Yesterday, I was almost in a wreck with a fire truck on Figueroa. As I write this, the LA County Sheriffs are looking for a suspect hiding in the apartment complex across the street. I will never understand why weekday “rush hour” on the 405 actually lasts from 6am to 7pm. And I still don’t know the difference between a neighborhood, district, and incorporated area.
In Los Angeles, I am constantly angry that there are no real seasons. I can’t stand the dry heat between May and October (our “summer”) that bites at my skin… or how the sky becomes coated with a thick, brown band of smog. I can’t stand that fall and winter blend together indistinguishably—six months of mild weather and the occasional gray sky. Despite this, all the basic bitches celebrate their pumpkin spice lattes and wear their infinity scarves from Forever 21, even though it’s 72 degrees outside.
Admittedly, I spend a lot of time complaining about Los Angeles. And still, I recognize how incredibly fortunate I am to live here. Los Angeles has always taken care of me, the safe haven I retreat into when I am feeling raw and bruised and broken. She is where I am allowed to keep the world at a distance. Here, I am close to the people who love me most and know me best. Here, my parents met and fell in love. Here, they made me from their best selves. Here, they bared their worst selves as they divorced and left my brother and I in the wreckage. But here, there is healing and redemption. Here, there is wide sky and mountains and sea.
Los Angeles is where my roots grow… Yet still, my chosen home has always been New York.
I have been in love with New York City since I was 17 years old… and I was in love with the idea of her long before that. I’ll never forget my first time in Manhattan, being overwhelmed by the masses of people and pungent smell of piss. It’s a strange kind of madness to love. But in this madness, I never needed to explain myself. I could detach myself from my last name, from my family and be wholly myself. The madness was liberating.
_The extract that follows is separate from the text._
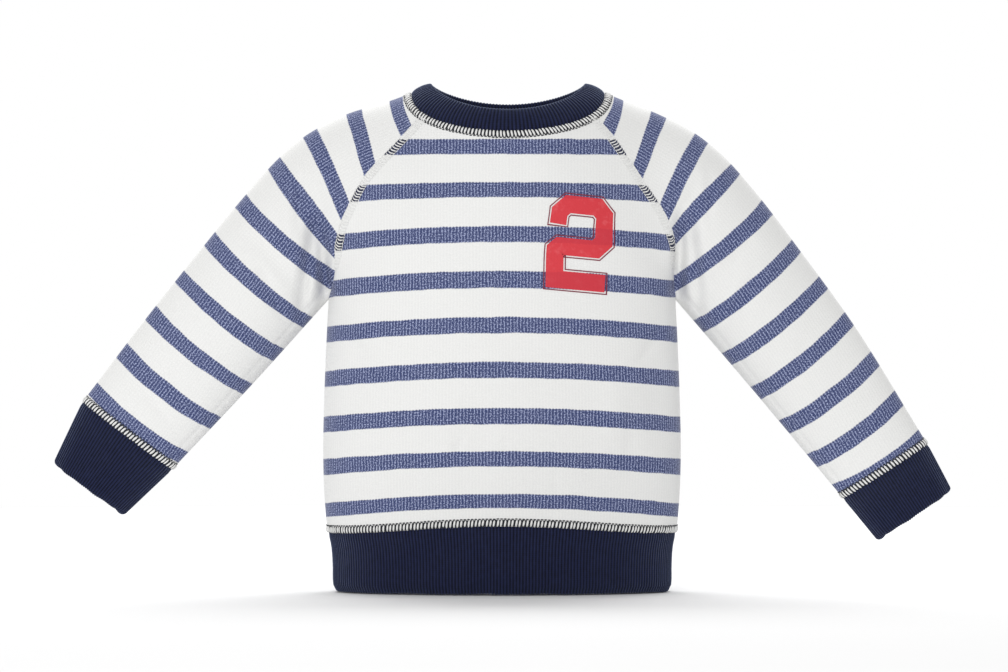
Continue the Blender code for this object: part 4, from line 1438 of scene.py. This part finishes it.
def makeNumber():
    # The stroke's profile is carried along the path with mitred corners and laid on the front
    path = numberPath()
    steps = np.linalg.norm(np.diff(path, axis=0), axis=1)
    direction = np.diff(path, axis=0) / steps[:, None]
    before = np.concatenate((direction[:1], direction))
    after = np.concatenate((direction, direction[-1:]))
    mitre = before + after
    mitre = mitre / (np.linalg.norm(mitre, axis=1) ** 2 / 2.0)[:, None]
    sideways = np.stack((-mitre[:, 1], mitre[:, 0]), axis=-1)
    corners = np.concatenate(([0.0], np.cumsum(steps)))
    rim, gap = number["outline"], number["gap"]
    inside = np.arange(rim + gap, corners[-1] - rim - gap, number["step"])
    along = np.unique(np.concatenate(([0.0, rim], inside, corners[1:-1], [corners[-1] - rim - gap],
                                      [corners[-1] - rim, corners[-1]])).round(4))
    along = along[np.concatenate(([True], np.diff(along) > number["leastStep"]))]
    half = number["stroke"] / 2.0
    core = half - rim - gap
    inner = np.linspace(-core, core, number["coreColumns"])
    across = np.concatenate(([-half, -half + rim], inner, [half - rim, half]))
    line = np.stack([np.interp(along, corners, path[:, k]) for k in range(2)], axis=-1)
    spread = np.stack([np.interp(along, corners, sideways[:, k]) for k in range(2)], axis=-1)
    flat = line[None] + across[:, None, None] * spread[None]
    x = number["centre"][0] + flat[..., 0] + number["slant"] * flat[..., 1]
    z = number["centre"][1] + flat[..., 1] - number["slope"] * flat[..., 0]

    def onFront(a, b):
        return placed(a, -formDepth(a, b, "front"), b)

    points = onFront(x, z)
    alongX = onFront(x + 0.5, z) - onFront(x - 0.5, z)
    alongZ = onFront(x, z + 0.5) - onFront(x, z - 0.5)
    normals = unitVectors(np.cross(alongX, alongZ))
    outer = points + (number["lift"] + number["thickness"]) * normals
    inner = points + (number["lift"] - number["sunk"]) * normals
    edge = np.minimum(half - np.abs(across)[:, None], np.minimum(along, corners[-1] - along)[None])
    quads = gridFaces(gridIndex(x.shape))
    depthAt = edge.ravel()[quads]
    isRim = depthAt.max(axis=1) <= rim + 1e-3
    isCore = depthAt.min(axis=1) >= rim + gap - 1e-3
    course = bodyStripe(points[..., 0], z) * stripes["period"]
    uv = np.stack((bodyWale(x, z), course), axis=-1).reshape(-1, 2)
    vertices = np.concatenate((outer.reshape(-1, 3), inner.reshape(-1, 3)))
    pieces = []
    for name, chosen, mark in (("numberOutline", isRim, 1.0), ("numberFill", isCore, 0.0)):
        faces = shellFaces(quads[chosen], x.size)[0]
        pieces.append(bodyObject(name, vertices, faces, faces % x.size, uv, printInk, {"outline": mark}))
    return pieces


numberPieces = makeNumber()
print("number made")

# Who rides, its finish, and what each piece stands for
rides = [
    (front, "striped_jersey", ("front",)),
    (back, "striped_jersey", ("back",)),
    (sleeveCloth["left"], "striped_jersey", ("sleeve_left_front", "sleeve_left_back")),
    (sleeveCloth["right"], "striped_jersey", ("sleeve_right_front", "sleeve_right_back")),
    (neck, "navy_rib", ("neckband",)),
    (cuffs["left"], "navy_rib", ("cuff_left",)),
    (cuffs["right"], "navy_rib", ("cuff_right",)),
    (hemBand, "navy_rib", ("hem_band",)),
]
for piece, finish, nodes in rides:
    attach(piece, "root")
    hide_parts(*nodes)
trimmings = [piece for pieces in sewing.values() for piece in pieces]
trimmings += [piece for pieces in raglanSews.values() for piece in pieces] + numberPieces
for piece in trimmings:
    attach(piece, "root")

# Studio: a round pale floor in a white surround, a large soft light in front, one above and behind.
# Each light has a name, place, target, width and height, and energy
studio = {
    "floorHeight": -395.7,
    "floorRadius": 2000.0,
    "floorDepth": 4.0,
    "floorColour": (0.765, 0.765, 0.765, 1.0),
    "surround": (1.0, 1.0, 1.0, 1.0),
    "surroundStrength": 0.50,
    "lights": (
        ("frontSoft", (-0.3, -3.4, 0.9), (0.0, 0.0, -0.2), (2.0, 1.2), 60.0),
        ("sideLeft", (-2.6, -1.0, 0.3), (0.0, 0.0, -0.2), (1.0, 1.4), 9.0),
        ("topBehind", (0.0, 1.7, 2.2), (0.0, 0.0, -0.4), (3.2, 1.4), 100.0),
    ),
    "cameraPlace": (0.0016, -4.0, -0.1912),
    "cameraLens": 178.6,
}


def makeFloor():
    # A disc: rings of points round the origin, from a small one in the middle out to the rim
    u, v = np.meshgrid(np.linspace(-math.pi, math.pi, 97), np.linspace(0.02, 1.0, 8))
    radius = studio["floorRadius"] * v
    height = np.full_like(u, studio["floorHeight"])
    points = np.stack((radius * np.sin(u), -radius * np.cos(u), height), axis=-1)
    material, _, shader = clothShader("studioPaper", 1.0, 0.0, specular=0.0)
    shader.inputs["Base Color"].default_value = studio["floorColour"]
    below = points - np.array((0.0, 0.0, studio["floorDepth"]))
    flat = np.zeros(u.shape + (2,))
    closedWall("studioFloor", points, below, flat, material, gridIndex(u.shape, True))


def addLight(name, place, target, size, energy):
    light = bpy.data.lights.new(name, "AREA")
    light.shape = "RECTANGLE"
    light.size, light.size_y = size
    light.energy = energy
    item = bpy.data.objects.new(name, light)
    item.location = place
    direction = np.array(target) - np.array(place)
    flat = math.hypot(direction[0], direction[1])
    item.rotation_euler = (math.atan2(flat, -direction[2]), 0.0, math.atan2(-direction[0], direction[1]))
    bpy.context.scene.collection.objects.link(item)
    return item


makeFloor()
lit = {row[0]: addLight(*row) for row in studio["lights"]}
# Only the trunk throws the top light's shadow on the floor
passed = bpy.data.collections.new("letThrough")
for piece in list(sleeveCloth.values()) + list(cuffs.values()) + sewing["cuffLeft"] + sewing["cuffRight"]:
    passed.objects.link(piece)
for entry in passed.collection_objects:
    entry.light_linking.link_state = "EXCLUDE"
lit["topBehind"].light_linking.blocker_collection = passed

# The surround lights the cloth softly and looks white
world = bpy.data.worlds.new("softRoom")
world.use_nodes = True
room = world.node_tree
glow = room.nodes["Background"]
glow.inputs["Color"].default_value = studio["surround"]
glow.inputs["Strength"].default_value = studio["surroundStrength"]
white = addNode(room, "Background", {"Color": studio["surround"], "Strength": 1.0})
seen = addNode(room, "LightPath").outputs["Is Camera Ray"]
both = addNode(room, "MixShader", {0: seen, 1: glow.outputs[0], 2: white.outputs[0]})
room.links.new(both.outputs[0], room.nodes["World Output"].inputs["Surface"])
bpy.context.scene.world = world
bpy.context.scene.view_settings.view_transform = "Standard"

camera = bpy.data.cameras.new("camera")
camera.lens = studio["cameraLens"]
camera.sensor_width = 36.0
camera.clip_end = 50.0
cameraObject = bpy.data.objects.new("camera", camera)
cameraObject.location = studio["cameraPlace"]
cameraObject.rotation_euler = (math.pi / 2.0, 0.0, 0.0)
bpy.context.scene.collection.objects.link(cameraObject)
bpy.context.scene.camera = cameraObject
print("studio ready")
In New York, every season is my favorite. In autumn, the trees catch themselves on fire, engulfed in a plume of red, orange, and yellow leaves. In winter, the whole city lights up in preparation for Christmas and I become an awestruck little girl at the first sign of snow. In spring, when the weather is finally nice, everyone smiles more and becomes just a little bit more friendly. And in summer, the whole city comes alive and the possibilities for free events are endless.
In New York, I got to be alone for the first time in my life, even when surrounded by millions of people. How can you hate the place that allowed you to learn yourself completely? New York is the wilderness I wander into, when I must ask myself to be a bigger and better woman. New York is where I ask myself the questions I’m afraid of answering. Here, I cut off all my hair. Here, I became a darker, tougher version of myself. New York is where I fell in love with myself as an artist, where I rebuilt myself brick by brick after an abusive relationship ended. New York is where I lost and found myself, again and again.
These days, it is harder to mark the delineations of who I am in Los Angeles versus who I am in New York. For this, I am also grateful. I have learned not only can I inhabit and love two spaces equally and simultaneously, but I can also let them inhabit me. This makes it easier now that I live in Los Angeles again, and only get to visit New York once a year. Home is now what I carry within me, the parts of myself that allow me to feel loved, comforted, and claimed… no matter where I am.